§ Problem details:
Take the entries below and print only the lines from the one with "front_cover();" through the one with "bpy.context.scene.collection.objects.link(empty)", exactly as they stand, both ends included.

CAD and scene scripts
--- Begin ---
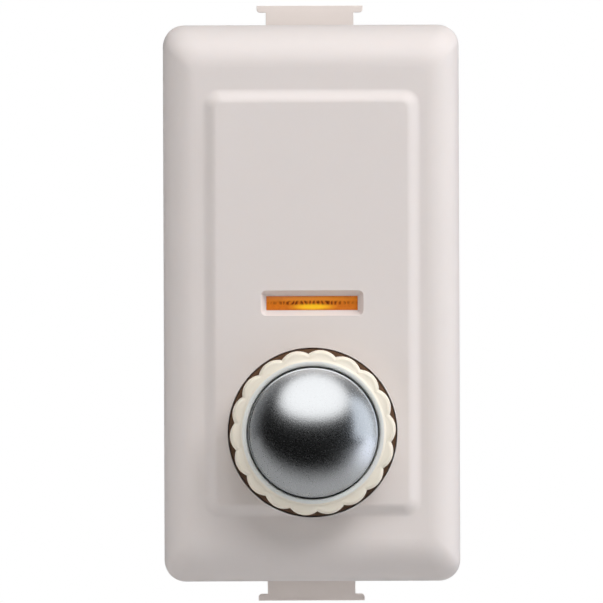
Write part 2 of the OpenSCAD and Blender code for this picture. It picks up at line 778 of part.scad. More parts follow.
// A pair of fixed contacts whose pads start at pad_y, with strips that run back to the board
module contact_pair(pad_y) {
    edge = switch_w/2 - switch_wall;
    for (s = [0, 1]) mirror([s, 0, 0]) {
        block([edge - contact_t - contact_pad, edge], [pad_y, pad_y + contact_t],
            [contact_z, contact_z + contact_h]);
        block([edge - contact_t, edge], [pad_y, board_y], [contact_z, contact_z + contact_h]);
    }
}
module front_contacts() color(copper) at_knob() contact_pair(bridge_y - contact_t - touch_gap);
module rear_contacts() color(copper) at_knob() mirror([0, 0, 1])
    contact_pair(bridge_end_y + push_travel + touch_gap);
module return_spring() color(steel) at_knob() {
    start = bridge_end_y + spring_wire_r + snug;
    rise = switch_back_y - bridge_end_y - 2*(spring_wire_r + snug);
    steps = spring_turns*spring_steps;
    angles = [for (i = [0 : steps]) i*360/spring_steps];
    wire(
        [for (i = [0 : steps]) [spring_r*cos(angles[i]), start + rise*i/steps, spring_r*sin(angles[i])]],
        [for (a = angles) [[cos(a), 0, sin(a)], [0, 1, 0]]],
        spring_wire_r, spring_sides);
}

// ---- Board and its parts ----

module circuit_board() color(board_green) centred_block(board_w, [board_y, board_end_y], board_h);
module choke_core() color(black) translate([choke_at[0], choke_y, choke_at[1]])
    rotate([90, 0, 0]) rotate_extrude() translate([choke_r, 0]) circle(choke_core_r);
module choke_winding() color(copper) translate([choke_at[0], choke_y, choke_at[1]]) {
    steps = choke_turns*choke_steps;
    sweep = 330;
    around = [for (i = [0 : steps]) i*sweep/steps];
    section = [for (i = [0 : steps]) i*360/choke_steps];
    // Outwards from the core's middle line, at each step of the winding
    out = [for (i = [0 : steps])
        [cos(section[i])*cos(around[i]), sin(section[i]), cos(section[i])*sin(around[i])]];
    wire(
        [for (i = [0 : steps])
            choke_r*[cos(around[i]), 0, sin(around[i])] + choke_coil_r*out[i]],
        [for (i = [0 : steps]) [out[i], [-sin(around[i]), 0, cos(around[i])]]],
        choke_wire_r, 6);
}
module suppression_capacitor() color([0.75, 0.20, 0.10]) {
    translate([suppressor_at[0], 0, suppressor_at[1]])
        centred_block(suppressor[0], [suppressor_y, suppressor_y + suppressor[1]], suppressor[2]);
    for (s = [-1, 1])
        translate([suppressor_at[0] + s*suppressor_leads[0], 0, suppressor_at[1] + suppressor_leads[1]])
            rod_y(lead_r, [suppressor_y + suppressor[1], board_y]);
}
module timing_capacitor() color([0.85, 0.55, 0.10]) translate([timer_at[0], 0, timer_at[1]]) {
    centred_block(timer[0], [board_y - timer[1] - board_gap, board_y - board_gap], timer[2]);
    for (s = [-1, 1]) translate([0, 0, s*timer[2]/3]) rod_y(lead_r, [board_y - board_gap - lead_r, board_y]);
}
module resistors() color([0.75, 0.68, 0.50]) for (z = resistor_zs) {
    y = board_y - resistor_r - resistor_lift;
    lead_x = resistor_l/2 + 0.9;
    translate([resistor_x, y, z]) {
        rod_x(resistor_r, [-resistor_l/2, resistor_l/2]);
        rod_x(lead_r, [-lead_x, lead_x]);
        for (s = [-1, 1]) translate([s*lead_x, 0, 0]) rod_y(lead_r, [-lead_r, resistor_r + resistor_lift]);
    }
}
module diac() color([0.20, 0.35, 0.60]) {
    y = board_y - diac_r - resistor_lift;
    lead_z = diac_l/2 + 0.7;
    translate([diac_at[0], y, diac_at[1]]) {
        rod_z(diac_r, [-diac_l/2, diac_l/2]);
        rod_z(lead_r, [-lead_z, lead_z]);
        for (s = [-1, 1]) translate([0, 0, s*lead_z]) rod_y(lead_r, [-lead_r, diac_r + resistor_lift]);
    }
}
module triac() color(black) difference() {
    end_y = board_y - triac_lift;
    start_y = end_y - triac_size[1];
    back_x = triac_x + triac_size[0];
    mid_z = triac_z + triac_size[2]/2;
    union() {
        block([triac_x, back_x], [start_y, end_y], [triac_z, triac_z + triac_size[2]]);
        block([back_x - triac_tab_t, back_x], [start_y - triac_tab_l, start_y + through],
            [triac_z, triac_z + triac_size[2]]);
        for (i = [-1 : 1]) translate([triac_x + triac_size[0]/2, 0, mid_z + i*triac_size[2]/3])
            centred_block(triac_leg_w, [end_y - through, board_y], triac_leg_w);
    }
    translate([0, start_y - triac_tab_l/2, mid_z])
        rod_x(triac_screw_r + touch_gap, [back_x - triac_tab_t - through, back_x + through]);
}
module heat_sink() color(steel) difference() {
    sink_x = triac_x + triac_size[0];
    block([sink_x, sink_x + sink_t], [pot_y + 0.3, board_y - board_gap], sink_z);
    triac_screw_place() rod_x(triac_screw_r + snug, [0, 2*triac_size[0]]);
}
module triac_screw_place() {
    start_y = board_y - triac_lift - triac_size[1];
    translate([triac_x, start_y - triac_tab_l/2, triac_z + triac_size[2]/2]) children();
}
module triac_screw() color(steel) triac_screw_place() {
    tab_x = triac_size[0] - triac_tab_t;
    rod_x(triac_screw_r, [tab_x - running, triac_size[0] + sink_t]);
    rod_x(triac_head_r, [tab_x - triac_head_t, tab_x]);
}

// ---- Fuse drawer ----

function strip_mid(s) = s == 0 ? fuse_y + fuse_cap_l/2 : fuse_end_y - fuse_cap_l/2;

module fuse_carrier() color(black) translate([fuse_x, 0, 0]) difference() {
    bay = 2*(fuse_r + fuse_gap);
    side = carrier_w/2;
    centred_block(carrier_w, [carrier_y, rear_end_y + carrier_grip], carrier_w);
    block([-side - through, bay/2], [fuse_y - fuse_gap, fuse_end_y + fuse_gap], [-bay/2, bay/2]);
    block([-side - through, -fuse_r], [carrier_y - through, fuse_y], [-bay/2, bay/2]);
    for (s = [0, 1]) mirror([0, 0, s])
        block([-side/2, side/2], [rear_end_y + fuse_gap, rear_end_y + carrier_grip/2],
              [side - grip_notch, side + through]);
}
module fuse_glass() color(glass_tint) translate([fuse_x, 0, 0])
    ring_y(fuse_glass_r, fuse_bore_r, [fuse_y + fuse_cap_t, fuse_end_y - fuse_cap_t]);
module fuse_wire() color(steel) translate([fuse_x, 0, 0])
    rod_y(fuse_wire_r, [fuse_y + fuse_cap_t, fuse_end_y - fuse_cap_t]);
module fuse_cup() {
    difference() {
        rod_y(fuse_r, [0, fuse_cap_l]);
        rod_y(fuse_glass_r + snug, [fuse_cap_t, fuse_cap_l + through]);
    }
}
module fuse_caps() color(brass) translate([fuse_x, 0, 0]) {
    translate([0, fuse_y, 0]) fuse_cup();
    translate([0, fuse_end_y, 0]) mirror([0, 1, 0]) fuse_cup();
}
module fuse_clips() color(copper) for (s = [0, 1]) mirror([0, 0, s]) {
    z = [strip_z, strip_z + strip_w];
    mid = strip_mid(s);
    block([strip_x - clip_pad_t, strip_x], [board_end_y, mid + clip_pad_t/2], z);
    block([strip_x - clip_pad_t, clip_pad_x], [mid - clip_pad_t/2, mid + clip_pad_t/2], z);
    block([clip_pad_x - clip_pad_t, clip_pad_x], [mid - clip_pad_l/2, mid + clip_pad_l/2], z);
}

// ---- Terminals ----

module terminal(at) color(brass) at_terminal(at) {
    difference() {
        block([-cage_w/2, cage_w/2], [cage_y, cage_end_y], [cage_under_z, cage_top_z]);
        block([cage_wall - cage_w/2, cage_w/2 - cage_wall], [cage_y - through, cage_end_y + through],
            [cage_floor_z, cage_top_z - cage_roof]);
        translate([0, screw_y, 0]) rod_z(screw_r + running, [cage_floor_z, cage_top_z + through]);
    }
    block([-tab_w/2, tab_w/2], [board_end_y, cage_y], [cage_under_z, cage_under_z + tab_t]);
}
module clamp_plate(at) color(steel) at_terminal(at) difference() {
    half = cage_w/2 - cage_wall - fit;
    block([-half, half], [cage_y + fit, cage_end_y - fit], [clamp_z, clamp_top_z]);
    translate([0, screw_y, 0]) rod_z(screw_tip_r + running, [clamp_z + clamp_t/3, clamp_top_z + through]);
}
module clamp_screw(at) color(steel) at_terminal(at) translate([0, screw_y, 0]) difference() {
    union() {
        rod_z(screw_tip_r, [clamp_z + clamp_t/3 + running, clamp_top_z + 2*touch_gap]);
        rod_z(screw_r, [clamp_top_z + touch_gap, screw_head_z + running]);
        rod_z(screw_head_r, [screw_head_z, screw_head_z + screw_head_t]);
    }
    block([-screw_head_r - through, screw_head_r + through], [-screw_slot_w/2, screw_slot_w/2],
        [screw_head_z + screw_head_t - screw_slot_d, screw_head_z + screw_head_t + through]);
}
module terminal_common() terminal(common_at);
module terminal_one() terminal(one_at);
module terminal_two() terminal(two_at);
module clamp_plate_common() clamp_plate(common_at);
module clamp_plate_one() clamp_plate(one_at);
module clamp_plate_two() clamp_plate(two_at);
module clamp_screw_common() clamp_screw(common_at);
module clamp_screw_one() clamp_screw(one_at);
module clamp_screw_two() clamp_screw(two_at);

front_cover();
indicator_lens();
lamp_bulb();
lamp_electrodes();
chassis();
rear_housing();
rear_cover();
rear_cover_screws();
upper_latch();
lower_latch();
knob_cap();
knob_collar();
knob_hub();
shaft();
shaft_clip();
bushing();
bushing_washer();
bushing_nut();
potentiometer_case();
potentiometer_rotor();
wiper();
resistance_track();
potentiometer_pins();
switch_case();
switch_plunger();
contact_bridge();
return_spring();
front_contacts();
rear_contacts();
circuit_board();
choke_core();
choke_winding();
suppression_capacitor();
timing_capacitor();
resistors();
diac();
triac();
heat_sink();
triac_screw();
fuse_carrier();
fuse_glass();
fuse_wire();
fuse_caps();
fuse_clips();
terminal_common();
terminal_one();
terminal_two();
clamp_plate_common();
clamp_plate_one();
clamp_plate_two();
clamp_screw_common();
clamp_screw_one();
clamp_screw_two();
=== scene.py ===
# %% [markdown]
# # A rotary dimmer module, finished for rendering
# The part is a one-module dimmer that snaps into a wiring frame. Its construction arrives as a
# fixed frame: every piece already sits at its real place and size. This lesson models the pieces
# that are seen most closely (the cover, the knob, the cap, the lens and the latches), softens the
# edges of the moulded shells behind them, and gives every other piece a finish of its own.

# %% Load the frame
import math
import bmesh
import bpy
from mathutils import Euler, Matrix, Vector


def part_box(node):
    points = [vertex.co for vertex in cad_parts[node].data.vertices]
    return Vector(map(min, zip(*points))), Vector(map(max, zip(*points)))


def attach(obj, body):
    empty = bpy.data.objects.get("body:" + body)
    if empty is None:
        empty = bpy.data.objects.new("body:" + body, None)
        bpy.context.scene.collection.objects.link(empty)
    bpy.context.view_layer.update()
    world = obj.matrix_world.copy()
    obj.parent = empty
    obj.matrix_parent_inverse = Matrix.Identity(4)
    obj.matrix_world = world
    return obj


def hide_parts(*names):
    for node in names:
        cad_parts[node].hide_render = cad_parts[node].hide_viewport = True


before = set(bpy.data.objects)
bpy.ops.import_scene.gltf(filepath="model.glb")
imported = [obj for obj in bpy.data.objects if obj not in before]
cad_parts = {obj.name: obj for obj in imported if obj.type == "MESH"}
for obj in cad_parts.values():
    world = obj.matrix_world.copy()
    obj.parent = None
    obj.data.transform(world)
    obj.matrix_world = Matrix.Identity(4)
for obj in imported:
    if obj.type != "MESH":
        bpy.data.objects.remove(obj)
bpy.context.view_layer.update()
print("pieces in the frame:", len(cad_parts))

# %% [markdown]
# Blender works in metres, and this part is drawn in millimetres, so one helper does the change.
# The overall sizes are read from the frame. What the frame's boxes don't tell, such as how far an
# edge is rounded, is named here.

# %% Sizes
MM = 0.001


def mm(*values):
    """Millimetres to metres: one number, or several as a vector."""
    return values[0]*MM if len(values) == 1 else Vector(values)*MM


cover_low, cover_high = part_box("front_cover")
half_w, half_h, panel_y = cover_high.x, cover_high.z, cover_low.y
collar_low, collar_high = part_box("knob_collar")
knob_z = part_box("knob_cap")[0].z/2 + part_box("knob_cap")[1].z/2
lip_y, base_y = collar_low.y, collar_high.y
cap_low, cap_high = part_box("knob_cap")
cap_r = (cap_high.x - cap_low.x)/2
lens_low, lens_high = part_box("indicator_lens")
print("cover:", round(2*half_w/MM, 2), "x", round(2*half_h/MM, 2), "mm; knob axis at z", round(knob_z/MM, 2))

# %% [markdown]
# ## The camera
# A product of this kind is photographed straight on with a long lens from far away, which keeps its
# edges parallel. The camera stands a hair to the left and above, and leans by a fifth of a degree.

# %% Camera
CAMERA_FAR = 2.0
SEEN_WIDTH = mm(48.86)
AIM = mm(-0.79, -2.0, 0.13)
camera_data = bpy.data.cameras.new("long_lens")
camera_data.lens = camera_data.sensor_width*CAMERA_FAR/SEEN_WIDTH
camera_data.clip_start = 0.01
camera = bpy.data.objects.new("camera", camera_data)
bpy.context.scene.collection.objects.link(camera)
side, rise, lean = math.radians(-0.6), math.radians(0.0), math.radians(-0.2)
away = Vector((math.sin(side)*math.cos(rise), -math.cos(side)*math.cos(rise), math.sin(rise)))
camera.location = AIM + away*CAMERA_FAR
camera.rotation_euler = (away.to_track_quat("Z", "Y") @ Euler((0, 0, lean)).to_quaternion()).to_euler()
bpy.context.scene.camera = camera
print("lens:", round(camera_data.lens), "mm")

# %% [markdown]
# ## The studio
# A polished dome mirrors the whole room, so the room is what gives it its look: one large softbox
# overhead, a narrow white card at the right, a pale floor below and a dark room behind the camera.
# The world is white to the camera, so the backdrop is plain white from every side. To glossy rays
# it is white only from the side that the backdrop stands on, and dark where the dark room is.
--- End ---
--- Begin ---
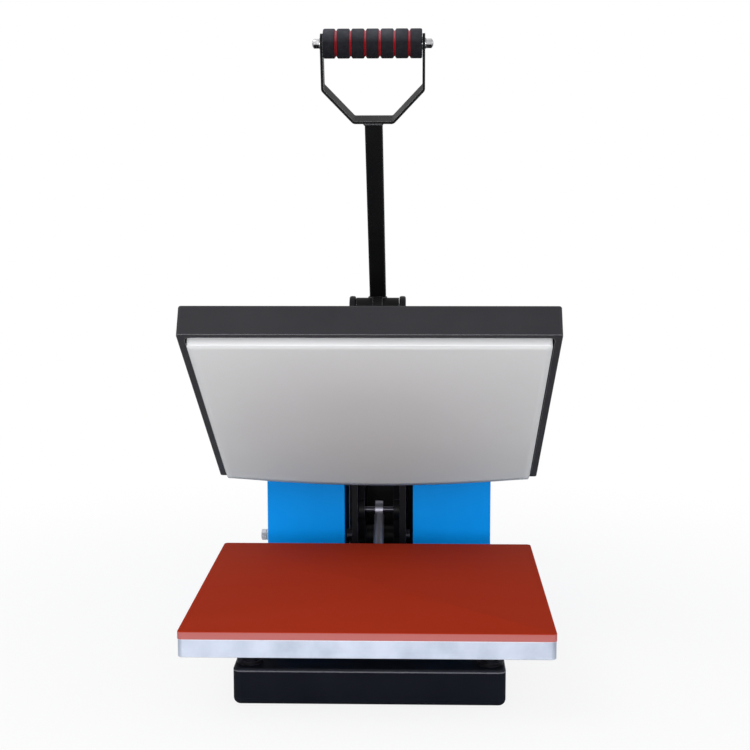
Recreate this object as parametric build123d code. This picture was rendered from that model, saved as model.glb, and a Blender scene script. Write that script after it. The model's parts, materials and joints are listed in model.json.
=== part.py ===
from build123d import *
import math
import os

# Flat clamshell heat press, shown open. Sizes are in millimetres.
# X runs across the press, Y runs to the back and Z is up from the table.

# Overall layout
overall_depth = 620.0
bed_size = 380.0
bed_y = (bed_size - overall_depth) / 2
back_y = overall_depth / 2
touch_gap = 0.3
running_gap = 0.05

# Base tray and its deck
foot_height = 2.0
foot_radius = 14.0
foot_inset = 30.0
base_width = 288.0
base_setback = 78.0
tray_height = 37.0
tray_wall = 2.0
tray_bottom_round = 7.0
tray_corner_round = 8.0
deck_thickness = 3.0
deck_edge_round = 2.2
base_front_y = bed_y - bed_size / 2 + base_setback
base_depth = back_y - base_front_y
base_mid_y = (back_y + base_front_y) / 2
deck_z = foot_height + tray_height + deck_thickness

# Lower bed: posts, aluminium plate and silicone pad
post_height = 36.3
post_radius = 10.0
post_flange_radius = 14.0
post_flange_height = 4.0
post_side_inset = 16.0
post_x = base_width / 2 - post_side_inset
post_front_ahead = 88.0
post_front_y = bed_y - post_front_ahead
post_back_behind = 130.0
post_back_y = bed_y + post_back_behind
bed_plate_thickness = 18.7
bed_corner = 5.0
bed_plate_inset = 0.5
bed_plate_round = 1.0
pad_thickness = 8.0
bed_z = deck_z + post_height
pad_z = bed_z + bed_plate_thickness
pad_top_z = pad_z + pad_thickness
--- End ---
§ In response:
front_cover();
indicator_lens();
lamp_bulb();
lamp_electrodes();
chassis();
rear_housing();
rear_cover();
rear_cover_screws();
upper_latch();
lower_latch();
knob_cap();
knob_collar();
knob_hub();
shaft();
shaft_clip();
bushing();
bushing_washer();
bushing_nut();
potentiometer_case();
potentiometer_rotor();
wiper();
resistance_track();
potentiometer_pins();
switch_case();
switch_plunger();
contact_bridge();
return_spring();
front_contacts();
rear_contacts();
circuit_board();
choke_core();
choke_winding();
suppression_capacitor();
timing_capacitor();
resistors();
diac();
triac();
heat_sink();
triac_screw();
fuse_carrier();
fuse_glass();
fuse_wire();
fuse_caps();
fuse_clips();
terminal_common();
terminal_one();
terminal_two();
clamp_plate_common();
clamp_plate_one();
clamp_plate_two();
clamp_screw_common();
clamp_screw_one();
clamp_screw_two();
=== scene.py ===
# %% [markdown]
# # A rotary dimmer module, finished for rendering
# The part is a one-module dimmer that snaps into a wiring frame. Its construction arrives as a
# fixed frame: every piece already sits at its real place and size. This lesson models the pieces
# that are seen most closely (the cover, the knob, the cap, the lens and the latches), softens the
# edges of the moulded shells behind them, and gives every other piece a finish of its own.

# %% Load the frame
import math
import bmesh
import bpy
from mathutils import Euler, Matrix, Vector


def part_box(node):
    points = [vertex.co for vertex in cad_parts[node].data.vertices]
    return Vector(map(min, zip(*points))), Vector(map(max, zip(*points)))


def attach(obj, body):
    empty = bpy.data.objects.get("body:" + body)
    if empty is None:
        empty = bpy.data.objects.new("body:" + body, None)
        bpy.context.scene.collection.objects.link(empty)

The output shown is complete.